The tight lids on information have helped the Kremlin rally support of broad layers of the population who rely on state-controlled television as their main source of news. State TV programs carried an increasingly aggressive message against those who oppose the war.
Asked about incidents in which the apartment doors of war critics were spray-painted with the letter “Z” — a sign used to mark Russian military vehicles in Ukraine that has been heavily promoted by the state — Kremlin spokesman Dmitry Peskov described it as an “emotional” move by Putin’s supporters.
The campaign in support of the war saw Russian cities flooded with “Z” posters and vehicles emblazoned with it. School children were shown standing in groups in the shape of the letter or wearing clothes marked with a “Z.”
Despite the draconian new laws, tight controls on information and increasingly aggressive propaganda, however, thousands of Russians showed up at antiwar protests across the country to face immediate arrest.

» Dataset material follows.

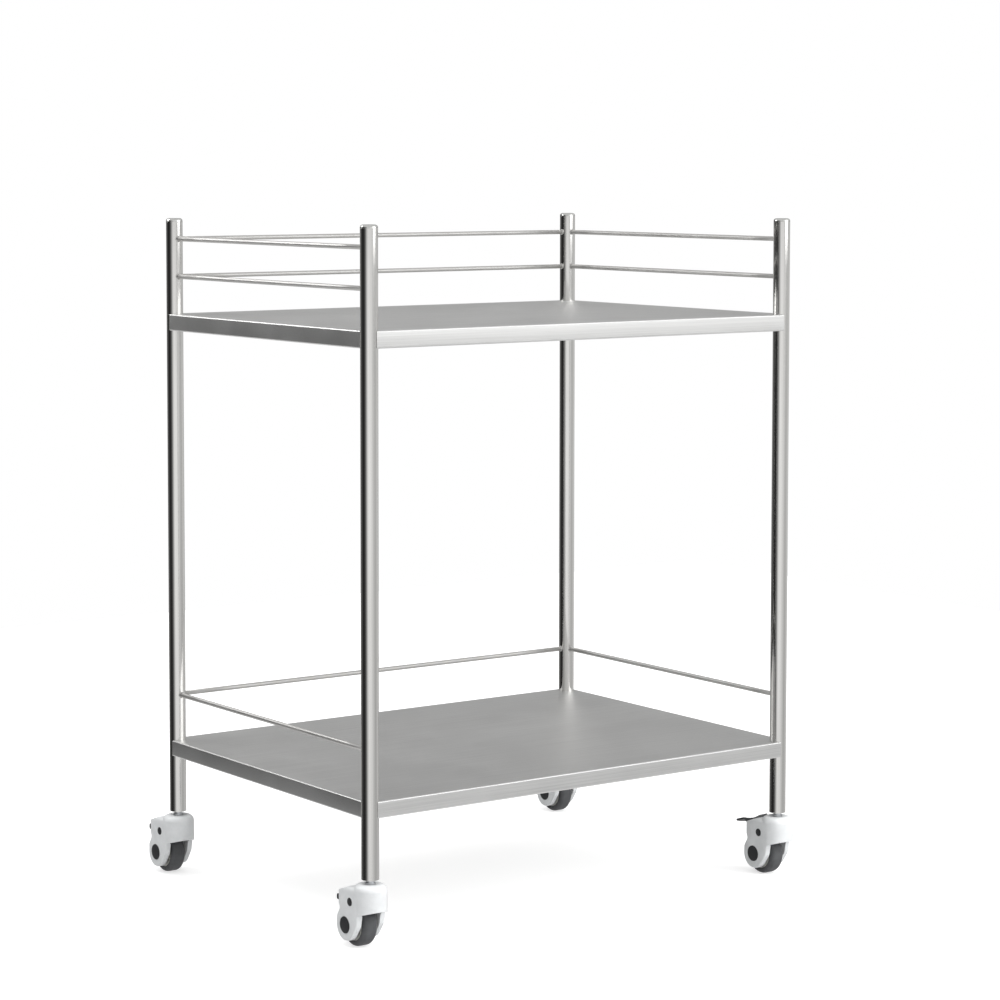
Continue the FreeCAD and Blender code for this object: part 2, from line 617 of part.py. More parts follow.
def make_pedal(corner):
    """The foot pedal: a boss on the pin with the brake's nose, a flat neck, and a dished wing on a
    keel that tapers from the wing's ends to the neck."""
    x, y = corner_place(corner)
    body = new_body(f"pedal_{corner}", x, f"{y} + dims.pivot_reach", "dims.pivot_height")
    width, half = "dims.neck_width", "dims.pedal_width / 2"

    def at(reach, height):
        return f"{reach} - dims.pivot_reach", f"{height} - dims.pivot_height"
    boss = circle_sketch(body, "YZ_Plane", [("0", "0", "dims.boss_radius")])
    extrude(body, "Pad", boss, width, both_ways=True)
    neck = outline_sketch(body, "YZ_Plane", [
        ("0", "0"),
        ("dims.nose_reach * cos(dims.nose_angle * 1 deg)", "dims.nose_reach * sin(dims.nose_angle * 1 deg)"),
        (*at("dims.neck_front", "dims.neck_underside"), "2"),
        (*at("dims.riser_front", "dims.neck_underside"), "2"),
        at("dims.riser_rear", "dims.pedal_top - dims.pedal_thickness * 1.2"),
        at("dims.pedal_front + 1", "dims.pedal_top - dims.pedal_thickness / 2"),
        (*at("dims.riser_front + 1", "dims.neck_height"), "1.5"),
        at("dims.pivot_reach", "dims.neck_height"),
    ])
    extrude(body, "Pad", neck, width, both_ways=True)
    wing = body.newObject("Sketcher::SketchObject", "sketch")
    wing.AttachmentSupport = [(plane_of(body, "XZ_Plane"), "")]
    wing.MapMode = "FlatFace"
    wing.AttachmentOffset = FreeCAD.Placement(Vector(0, 0, 0), FreeCAD.Rotation(Vector(-1, 0, 0), 1))
    wing.setExpression("AttachmentOffset.Rotation.Angle", "dims.pedal_tilt * 1 deg")
    wing.setExpression("AttachmentOffset.Base.y", "dims.pedal_top - dims.pivot_height")
    wing.setExpression("AttachmentOffset.Base.z", "dims.pivot_reach - dims.pedal_front")
    doc.recompute()
    dip = "dims.pedal_dish * (1 / cos(dims.pedal_flare * 1 deg) - 1)"
    end = f"({half} * tan(dims.pedal_flare * 1 deg) - {dip})"
    under = "dims.pedal_thickness / cos(dims.pedal_flare * 1 deg)"
    add_outline(wing, [
        (f"-{half}", f"{end} - {under}", "1.2"),
        ("0", f"-({dip}) - {under}", "dims.pedal_dish + dims.pedal_thickness"),
        (half, f"{end} - {under}", "1.2"), (half, end, "1.2"),
        ("0", f"-({dip})", "dims.pedal_dish"), (f"-{half}", end, "1.2"),
    ])
    sloping = f"dims.pedal_reach - dims.pedal_front - {end} * sin(dims.pedal_tilt * 1 deg)"
    extrude(body, "Pad", wing, f"({sloping}) / cos(dims.pedal_tilt * 1 deg)", backwards=True)
    tip = f"({half} - dims.keel_inset)"
    foot, top = "dims.neck_underside + 1 - dims.pivot_height", "dims.pedal_top - dims.pivot_height"
    keel = outline_sketch(body, "XZ_Plane", [
        (f"-{tip}", f"{top} + 0.2"), (f"-{width} / 2", foot), (f"{width} / 2", foot),
        (tip, f"{top} + 0.2"), ("0", f"{top} - 0.75 * dims.pedal_thickness"),
    ], "dims.pivot_reach - dims.pedal_front - 0.5")
    extrude(body, "Pad", keel, "dims.keel_thickness", backwards=True)
    bore = circle_sketch(body, "YZ_Plane", [("0", "0", "dims.pivot_diameter / 2 + dims.running_gap")])
    cut(body, bore, "2 * dims.neck_width", both_ways=True)
    nodes.append(body)


def make_plug(corner):
    """The plug that closes the brake's slot on a caster without a brake."""
    body = new_body(f"slot_plug_{corner}", *corner_place(corner), "0")
    low, high = "dims.plug_low + 0.4", "dims.plug_high - 0.4"
    tongue = outline_sketch(body, "YZ_Plane", [
        ("dims.head_reach - dims.plug_tongue", low), ("dims.head_reach + 1", low),
        ("dims.head_reach + 1", high), ("dims.head_reach - dims.plug_tongue", high),
    ])
    slot = "dims.neck_width + 2 * dims.slot_gap"
    extrude(body, "Pad", tongue, f"{slot} - 2 * dims.fit_gap", both_ways=True)
    face = outline_sketch(body, "YZ_Plane", [
        ("dims.head_reach", "dims.plug_low"), ("dims.plug_reach", "dims.plug_low", "2.4"),
        ("dims.plug_reach", "dims.plug_high", "2.4"), ("dims.head_reach", "dims.plug_high"),
    ])
    extrude(body, "Pad", face, "dims.plug_width", both_ways=True)
    nodes.append(body)


def build():
    """Every piece of the trolley."""
    for corner in CORNERS:
        make_post(corner)
    group("post_caps", [make_post_cap(corner) for corner in CORNERS])
    group("stem_sockets", [make_socket(corner) for corner in CORNERS])
    group("swivel_stems", [make_stem(corner) for corner in CORNERS])
    make_shelf("upper_shelf", UPPER, "dims.upper_flange")
    make_shelf("lower_shelf", LOWER, "dims.lower_flange")
    make_stiffener("upper_stiffener", UPPER)
    make_stiffener("lower_stiffener", LOWER)
    for side in ("left", "rear", "right"):
        make_rail(f"top_rail_{side}", f"{UPPER} + dims.top_rail", side)
        make_rail(f"middle_rail_{side}", f"{UPPER} + dims.middle_rail", side)
        make_rail(f"low_rail_{side}", f"{LOWER} + dims.low_rail", side)
    for corner in CORNERS:
        make_housing(corner)
        make_bearing(corner)
        make_tyre(corner)
        make_core(corner)
        make_bush(corner)
        make_axle(corner)
        group(f"hub_caps_{corner}", [make_hub_cap(corner, side) for side in (LEFT, RIGHT)])
        make_pin(corner)
        if corner in BRAKED:
            make_pedal(corner)
        else:
            make_plug(corner)


def check_and_write():
    """Stop on any failed object or bad shape, then write one file for each node."""
    doc.recompute()
    failed = [item.Label for item in doc.Objects if {"Invalid", "Error"} & set(item.State)]
    if failed:
        raise RuntimeError(f"failed objects: {failed}")
    bad = [node.Label for node in nodes if node.Shape.isNull() or not node.Shape.isValid()]
    if bad:
        raise RuntimeError(f"bad shapes: {bad}")
    os.makedirs("parts", exist_ok=True)
    for node in nodes:
        node.Shape.exportStep(f"parts/{node.Label}.step")
        box = node.Shape.BoundBox
        print(f"{node.Label}: {len(node.Shape.Solids)} solids, z {box.ZMin:.1f} to {box.ZMax:.1f}")


fill_sheet()
build()
check_and_write()
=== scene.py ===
"""Looks of a two-tier equipment trolley: polished tube posts, satin sheet shelves, guard rails on
three sides and four moulded swivel casters, in a plain white studio.

Metres, +Z up.  The open side faces -Y and the casters trail towards +Y.
"""
from __future__ import annotations

import logging
import math
from dataclasses import dataclass, field, replace
from enum import Enum
from typing import Iterable, Sequence

import bmesh
import bpy
import numpy as np
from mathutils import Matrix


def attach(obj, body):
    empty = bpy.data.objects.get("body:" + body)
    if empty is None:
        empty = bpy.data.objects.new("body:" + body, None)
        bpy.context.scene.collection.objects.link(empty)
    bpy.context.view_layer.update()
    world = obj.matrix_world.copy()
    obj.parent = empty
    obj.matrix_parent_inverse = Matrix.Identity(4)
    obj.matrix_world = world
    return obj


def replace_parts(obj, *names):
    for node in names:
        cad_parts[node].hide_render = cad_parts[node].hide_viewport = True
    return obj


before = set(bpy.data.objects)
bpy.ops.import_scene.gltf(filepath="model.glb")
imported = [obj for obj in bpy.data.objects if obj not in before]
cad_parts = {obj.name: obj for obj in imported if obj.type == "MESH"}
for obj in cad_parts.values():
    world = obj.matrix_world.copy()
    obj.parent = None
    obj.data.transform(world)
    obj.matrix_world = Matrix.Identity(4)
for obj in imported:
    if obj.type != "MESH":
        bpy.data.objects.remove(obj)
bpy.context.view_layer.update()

LOG = logging.getLogger("trolley")

Array = np.ndarray
Socket = bpy.types.NodeSocket
Piece = bpy.types.Object

UP = np.array([0.0, 0.0, 1.0])
# Points of a copied solid nearer than this are one, and its faces flatter than this angle join.
WELD_DISTANCE = 2e-6
FLAT_DEGREES = 0.6


class Side(Enum):
    """The two long-axis ends of the trolley, as signs of X."""

    LEFT = -1
    RIGHT = 1


class End(Enum):
    """The open front and the railed rear, as signs of Y."""

    FRONT = -1
    REAR = 1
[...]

In a powerful symbol of defiance, an employee of state television interrupted a live news program, holding a handmade sign protesting the war. Marina Ovsyannikova was fined the equivalent of $270, but still faces a criminal probe that could land her in prison.
Ovsyannikova said Wednesday she stands by what she did, but told Reuters that she’s now “extremely concerned” for her safety.
“I wasn’t sure whether I could go through with it right until the last moment,” she said. “…There are several layers of security, and it’s not that easy to get into the studio. And there’s a member of law enforcement sitting right in front of the studio who makes sure that these kinds of incidents don’t happen.”
One loud voice of dissent was that of opposition leader Alexei Navalny, Putin’s fiercest political foe who is serving 2 1/2 years in prison and now faces a trial that could hand him a 13-year sentence.
In a speech at his trial Tuesday, Navalny warned that the war will lead to the breakup of Russia, saying that “everyone’s duty now is to oppose the war.”